The basic idea governing Illumio’s approach is to map the communications between applications in real time. Illumio’s Policy Compute Engine identifies any instances where policies are violated and applications are communicating with one another that shouldn’t be, and then allows you to secure them with their adaptive segmentation technology. But the goal is to have a policy engine that manages everything from granular to fine-grained policies, rather than the current manual process used with so many firewalls. There is simply no way for a human overseeing a firewall to process and analyze 15,000 or more rules. With Illumio, human oversight only has to account for 50 or so, then the policy compute engine manages the rest. This greatly aids in achieving the understanding that Gleicher so passionately calls for. Segmentation, or limiting what can communicate with what, then offers the type of control needed for strong internal and external security.

“First you have to understand what your security vulnerability looks like and then you can ask how to surround it and with what capabilities,” Gleicher said. “You can’t just have an abstract bunch of rules about balancing the portfolio without knowing what somebody’s footprint is.”

That is why Gleicher and I agree on one important aspect governing the entire cybersecurity portfolio discussion: you must have governing policies that lead to insight and transparency.

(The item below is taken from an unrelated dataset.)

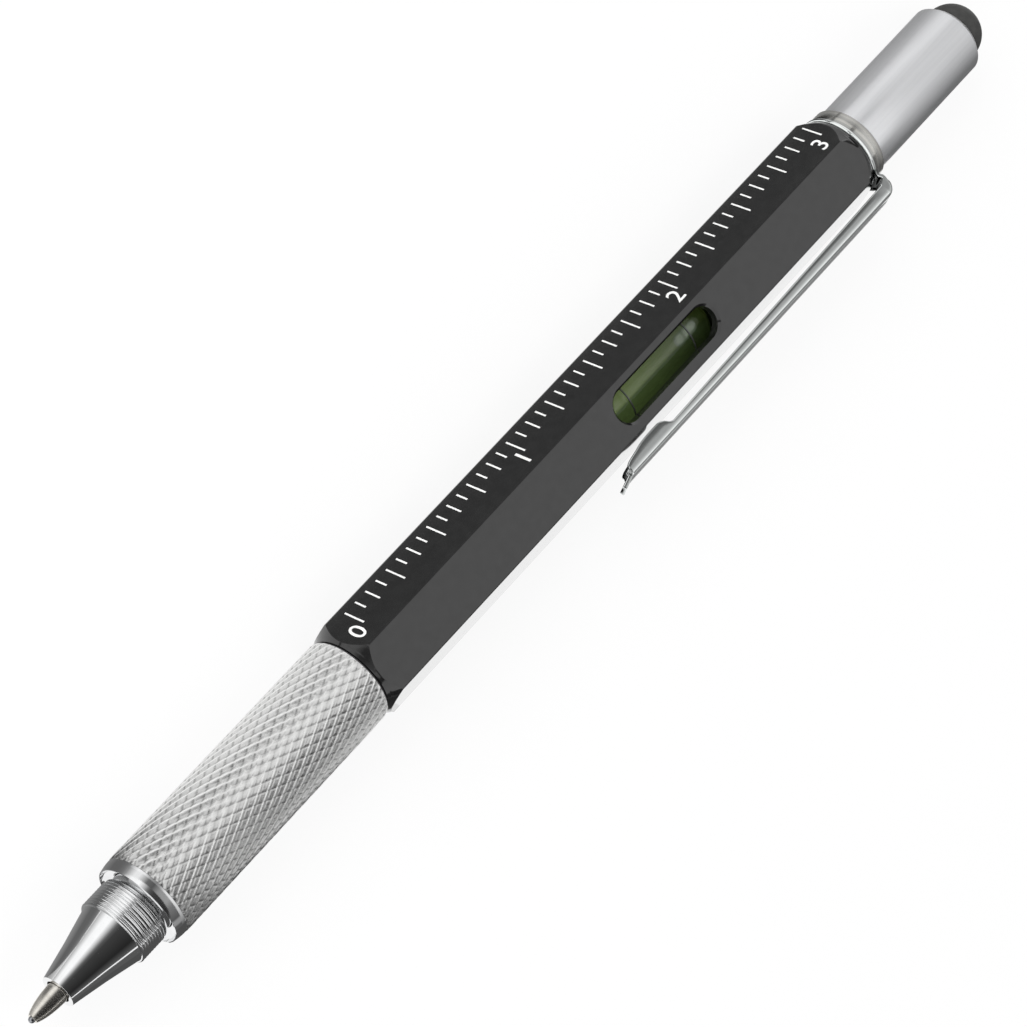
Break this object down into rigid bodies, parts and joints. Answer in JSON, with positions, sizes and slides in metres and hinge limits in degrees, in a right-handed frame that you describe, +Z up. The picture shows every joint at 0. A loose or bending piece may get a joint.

Thus, a product like Illumio can apply across several categories of cybersecurity I’ve outlined previously in the series. It isn’t focused exclusively on detection, prevention, remediation, or recovery. The understanding into your company’s security vulnerabilities and strengths enables you to then make better decisions across all these categories. As its name suggests, illumination is the key to quality cybersecurity; opacity feeds vulnerability. It’s therefore essential to have the capacity to gain this understanding so that your spend across the rest of your profile can be as effective and targeted as possible.